The listing below holds a line with "hide_parts(self.node)" and a later line with "piece.name, len(piece.data.polygons), self.node)". Write out those two lines and every line between them, exactly, and nothing else.

>>>>>

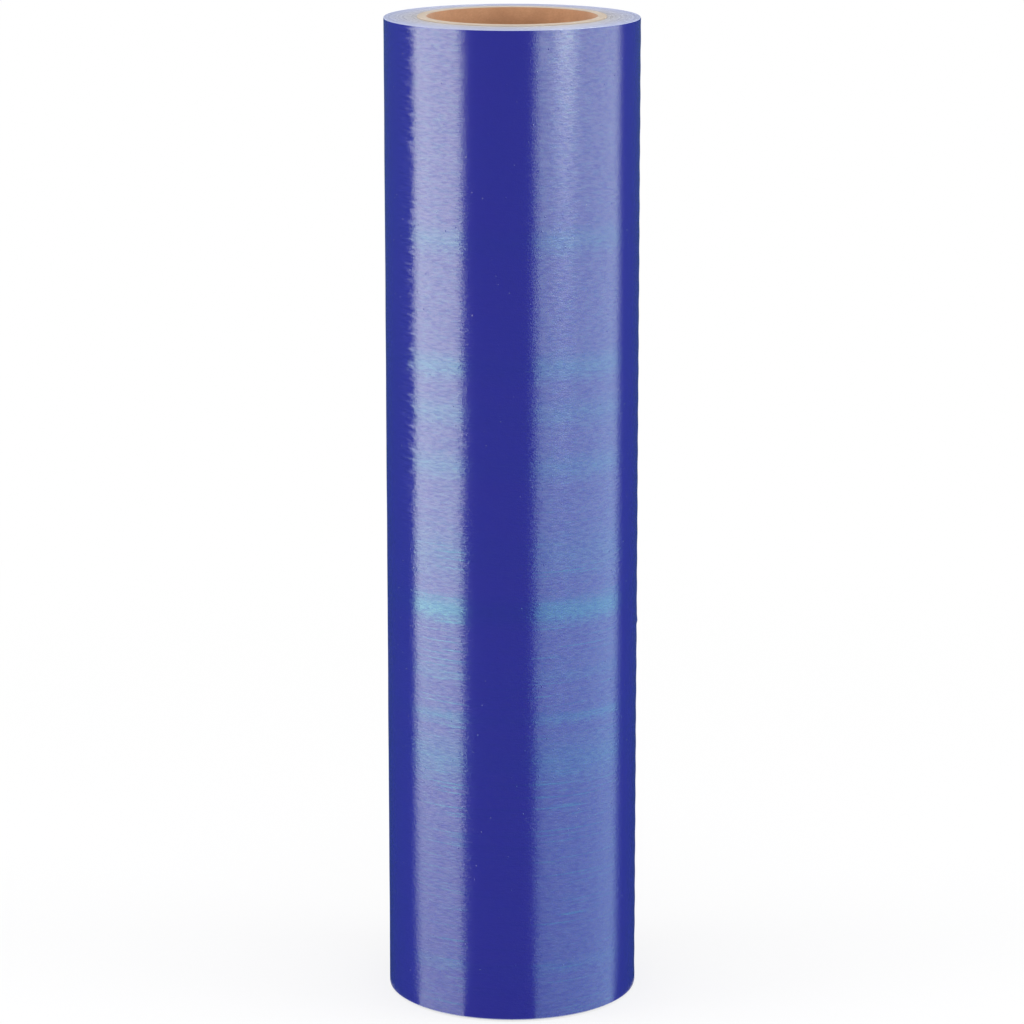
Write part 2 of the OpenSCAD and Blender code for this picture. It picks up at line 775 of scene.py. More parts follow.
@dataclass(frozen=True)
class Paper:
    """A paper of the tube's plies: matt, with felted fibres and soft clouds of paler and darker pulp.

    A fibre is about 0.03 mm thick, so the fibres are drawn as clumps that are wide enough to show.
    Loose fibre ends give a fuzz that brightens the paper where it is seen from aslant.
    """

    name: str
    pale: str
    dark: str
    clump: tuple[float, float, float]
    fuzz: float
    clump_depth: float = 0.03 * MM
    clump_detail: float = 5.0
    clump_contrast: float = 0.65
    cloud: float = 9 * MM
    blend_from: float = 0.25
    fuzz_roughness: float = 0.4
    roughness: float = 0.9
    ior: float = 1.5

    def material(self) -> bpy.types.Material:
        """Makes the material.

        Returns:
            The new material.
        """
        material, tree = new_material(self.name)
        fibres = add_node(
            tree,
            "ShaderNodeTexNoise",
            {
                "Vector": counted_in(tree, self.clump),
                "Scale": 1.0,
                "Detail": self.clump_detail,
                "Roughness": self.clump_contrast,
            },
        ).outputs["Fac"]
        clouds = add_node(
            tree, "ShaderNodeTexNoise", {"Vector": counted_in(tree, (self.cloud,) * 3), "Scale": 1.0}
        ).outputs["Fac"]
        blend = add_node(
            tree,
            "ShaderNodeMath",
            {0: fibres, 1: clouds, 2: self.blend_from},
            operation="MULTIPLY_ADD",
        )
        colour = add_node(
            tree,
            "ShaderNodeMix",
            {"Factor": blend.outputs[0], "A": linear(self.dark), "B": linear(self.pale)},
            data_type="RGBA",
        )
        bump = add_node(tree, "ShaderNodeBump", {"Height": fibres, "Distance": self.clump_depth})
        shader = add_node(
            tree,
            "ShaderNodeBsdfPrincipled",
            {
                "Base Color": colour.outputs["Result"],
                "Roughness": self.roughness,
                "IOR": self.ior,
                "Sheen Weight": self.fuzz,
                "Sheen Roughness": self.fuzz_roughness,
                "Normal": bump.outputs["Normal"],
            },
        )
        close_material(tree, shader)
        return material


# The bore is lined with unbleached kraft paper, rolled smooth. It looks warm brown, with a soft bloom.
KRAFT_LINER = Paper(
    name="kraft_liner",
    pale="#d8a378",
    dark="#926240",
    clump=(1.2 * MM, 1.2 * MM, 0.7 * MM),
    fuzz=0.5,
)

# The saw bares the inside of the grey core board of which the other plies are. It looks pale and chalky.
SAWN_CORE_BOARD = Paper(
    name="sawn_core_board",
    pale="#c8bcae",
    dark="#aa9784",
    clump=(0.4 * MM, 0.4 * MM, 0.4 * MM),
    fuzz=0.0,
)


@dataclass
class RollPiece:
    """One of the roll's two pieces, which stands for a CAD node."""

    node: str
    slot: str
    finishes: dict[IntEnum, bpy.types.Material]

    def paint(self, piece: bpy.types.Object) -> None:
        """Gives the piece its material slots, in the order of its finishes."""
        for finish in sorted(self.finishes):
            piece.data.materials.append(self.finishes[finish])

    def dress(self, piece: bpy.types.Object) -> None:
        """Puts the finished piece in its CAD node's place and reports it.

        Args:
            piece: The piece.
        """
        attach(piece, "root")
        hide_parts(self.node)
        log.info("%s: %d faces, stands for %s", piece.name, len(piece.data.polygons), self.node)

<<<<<
>>>>>

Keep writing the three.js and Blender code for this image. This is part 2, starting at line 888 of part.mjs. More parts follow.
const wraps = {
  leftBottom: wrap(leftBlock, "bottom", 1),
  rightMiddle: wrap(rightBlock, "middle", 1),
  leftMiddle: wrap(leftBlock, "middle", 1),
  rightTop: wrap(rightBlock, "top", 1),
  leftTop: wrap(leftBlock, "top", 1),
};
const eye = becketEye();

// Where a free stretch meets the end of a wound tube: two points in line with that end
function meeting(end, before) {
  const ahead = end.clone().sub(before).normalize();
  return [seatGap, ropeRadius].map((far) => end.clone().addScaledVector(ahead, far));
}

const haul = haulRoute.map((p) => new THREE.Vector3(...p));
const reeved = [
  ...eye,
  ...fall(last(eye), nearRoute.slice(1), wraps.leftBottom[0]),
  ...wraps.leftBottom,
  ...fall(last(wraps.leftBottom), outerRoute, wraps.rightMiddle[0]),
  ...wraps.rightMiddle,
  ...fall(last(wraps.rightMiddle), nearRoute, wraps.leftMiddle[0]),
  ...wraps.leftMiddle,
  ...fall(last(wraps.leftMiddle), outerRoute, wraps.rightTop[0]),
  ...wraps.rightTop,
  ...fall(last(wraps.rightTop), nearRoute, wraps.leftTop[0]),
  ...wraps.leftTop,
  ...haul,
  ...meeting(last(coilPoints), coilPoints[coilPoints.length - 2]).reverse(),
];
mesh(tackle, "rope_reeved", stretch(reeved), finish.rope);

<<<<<

COMPLETE ANSWER:
        hide_parts(self.node)
        log.info("%s: %d faces, stands for %s", piece.name, len(piece.data.polygons), self.node)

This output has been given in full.